Here, petitioner mailed her 2013 application to the Greene County Courthouse to the attention of the "County Lawyer Clerks Office." Petitioner's papers were promptly rejected by the Chief Clerk of the Supreme and County Courts in Greene County and returned to petitioner with a letter identifying several deficiencies with her papers and directing that they be mailed to the County Clerk's Office. Petitioner's failure to file her 2013 application with the proper clerk amounts to a nonwaivable jurisdictional defect, rendering the proceeding a nullity (see Matter of Miller v Waters, 51 AD3d at 117-118; see generally Matter of Mendon Ponds Neighborhood Assn. v Dehm, 98 NY2d at 747). Consequently, petitioner's 2015 submissions cannot relate back to her 2013 attempted application. Given that petitioner did not file an application with the Greene County Clerk prior to the expiration of the one year and 90-day statute of limitations, which expired in February 2014, Supreme Court was statutorily prohibited from extending the time in which petitioner had to serve her notice of claim upon respondent (see General Municipal Law § 50-e [5]; Pierson v City of New York, 56 NY2d at 955-956; Heslin v County of Greene, 53 AD3d 996, 998 [2008], affd 14 NY3d 67 [2010]; Eglit v County of Westchester, 46 AD3d 504, 505 [2007]). Accordingly, Supreme Court's order must be reversed and petitioner's application for leave to serve a late notice of claim denied.
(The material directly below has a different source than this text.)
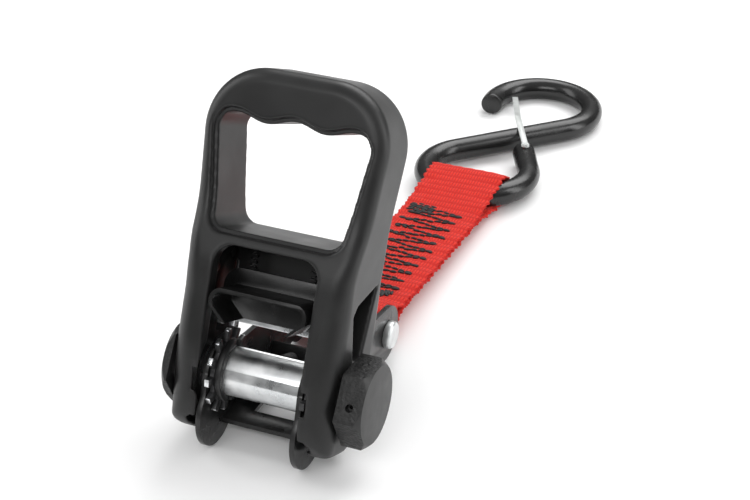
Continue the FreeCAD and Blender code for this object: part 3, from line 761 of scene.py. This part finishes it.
seeds = bpy.data.meshes.new("stitching")
seeds.from_pydata([strap_top(x, y) for x, y, _, _ in stitches], [], [])
turn = seeds.attributes.new("turn", "FLOAT_VECTOR", "POINT")
size = seeds.attributes.new("stretch", "FLOAT_VECTOR", "POINT")
for i, (x, y, heading, stretch) in enumerate(stitches):
    turn.data[i].vector = (0.0, 0.0, heading)
    size.data[i].vector = (stretch, 1.0, 1.0)

thread = paint_mix("thread", ((0.006, 0.006, 0.006), (0.02, 0.02, 0.02)), (0.5, 0.7), 900, 3000, 3e-5)
sewing = bpy.data.node_groups.new("stitch_each_point", "GeometryNodeTree")
sewing.interface.new_socket("Geometry", in_out="INPUT", socket_type="NodeSocketGeometry")
radius_in = sewing.interface.new_socket("Thread radius", in_out="INPUT", socket_type="NodeSocketFloat")
length_in = sewing.interface.new_socket("Stitch length", in_out="INPUT", socket_type="NodeSocketFloat")
sewing.interface.new_socket("Geometry", in_out="OUTPUT", socket_type="NodeSocketGeometry")
given = sewing.nodes.new("NodeGroupInput")
result = sewing.nodes.new("NodeGroupOutput")
bead = sewing.nodes.new("GeometryNodeMeshUVSphere")
bead.inputs["Segments"].default_value = 8
bead.inputs["Rings"].default_value = 6
bead.inputs["Radius"].default_value = 1.0
shape_of = sewing.nodes.new("ShaderNodeCombineXYZ")
halve = sewing.nodes.new("ShaderNodeMath")
halve.operation = "MULTIPLY"
halve.inputs[1].default_value = 0.5
sewing.links.new(given.outputs["Stitch length"], halve.inputs[0])
sewing.links.new(halve.outputs[0], shape_of.inputs["X"])
sewing.links.new(given.outputs["Thread radius"], shape_of.inputs["Y"])
sewing.links.new(given.outputs["Thread radius"], shape_of.inputs["Z"])
stretch_bead = sewing.nodes.new("GeometryNodeTransform")
sewing.links.new(bead.outputs["Mesh"], stretch_bead.inputs["Geometry"])
sewing.links.new(shape_of.outputs[0], stretch_bead.inputs["Scale"])
turn_in = sewing.nodes.new("GeometryNodeInputNamedAttribute")
turn_in.data_type = "FLOAT_VECTOR"
turn_in.inputs["Name"].default_value = "turn"
size_in = sewing.nodes.new("GeometryNodeInputNamedAttribute")
size_in.data_type = "FLOAT_VECTOR"
size_in.inputs["Name"].default_value = "stretch"
to_turn = sewing.nodes.new("FunctionNodeEulerToRotation")
sewing.links.new(turn_in.outputs["Attribute"], to_turn.inputs[0])
set_down = sewing.nodes.new("GeometryNodeInstanceOnPoints")
sewing.links.new(given.outputs["Geometry"], set_down.inputs["Points"])
sewing.links.new(stretch_bead.outputs[0], set_down.inputs["Instance"])
sewing.links.new(to_turn.outputs[0], set_down.inputs["Rotation"])
sewing.links.new(size_in.outputs["Attribute"], set_down.inputs["Scale"])
real = sewing.nodes.new("GeometryNodeRealizeInstances")
dye = sewing.nodes.new("GeometryNodeSetMaterial")
dye.inputs["Material"].default_value = thread
sewing.links.new(set_down.outputs[0], real.inputs[0])
sewing.links.new(real.outputs[0], dye.inputs[0])
sewing.links.new(dye.outputs[0], result.inputs[0])

sewn = bpy.data.objects.new("stitching", seeds)
scene.collection.objects.link(sewn)
sew = sewn.modifiers.new("sewing", "NODES")
sew.node_group = sewing
sew[radius_in.identifier] = THREAD
sew[length_in.identifier] = DASH
depsgraph = bpy.context.evaluated_depsgraph_get()
sewn_mesh = bpy.data.meshes.new_from_object(sewn.evaluated_get(depsgraph))
sewn.modifiers.clear()
sewn.data = sewn_mesh
sewn_mesh.shade_smooth()
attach(sewn, "strap")

# ---- hook: a bent steel rod dipped in black vinyl ----------------------------------------
# The rod closes an eye against its shank, crosses over and opens into the bow. The dip
# rounds off the edges of its cut ends.
vinyl = paint_mix(
    "hook_vinyl", ((0.007, 0.007, 0.007), (0.011, 0.011, 0.011)), (0.2, 0.3), 90, 700, 1.6e-5
)
softened("s_hook", "hook", vinyl, 0.9 * MM, steps=3, angle=50.0)
plated = paint_mix(
    "keeper_plate", ((0.52, 0.54, 0.53), (0.64, 0.66, 0.65)), (0.35, 0.5), 200, 1200, 1e-5, metal=0.3
)
softened("keeper_strip", "keeper", plated, 0.25 * MM)
nodes["keeper_rivet"].data.materials.clear()
nodes["keeper_rivet"].data.materials.append(plated)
Egan Jr., J.P., Lynch, Devine and Mulvey, JJ., concur.

ORDERED that the order is reversed, on the law, without costs, and application denied.

Footnotes

Footnote 1: General Municipal Law § 50-e (7) provides that, in the event that there is no motion term available in the proper county, the application may be made in a Supreme Court or County Court in an adjoining county.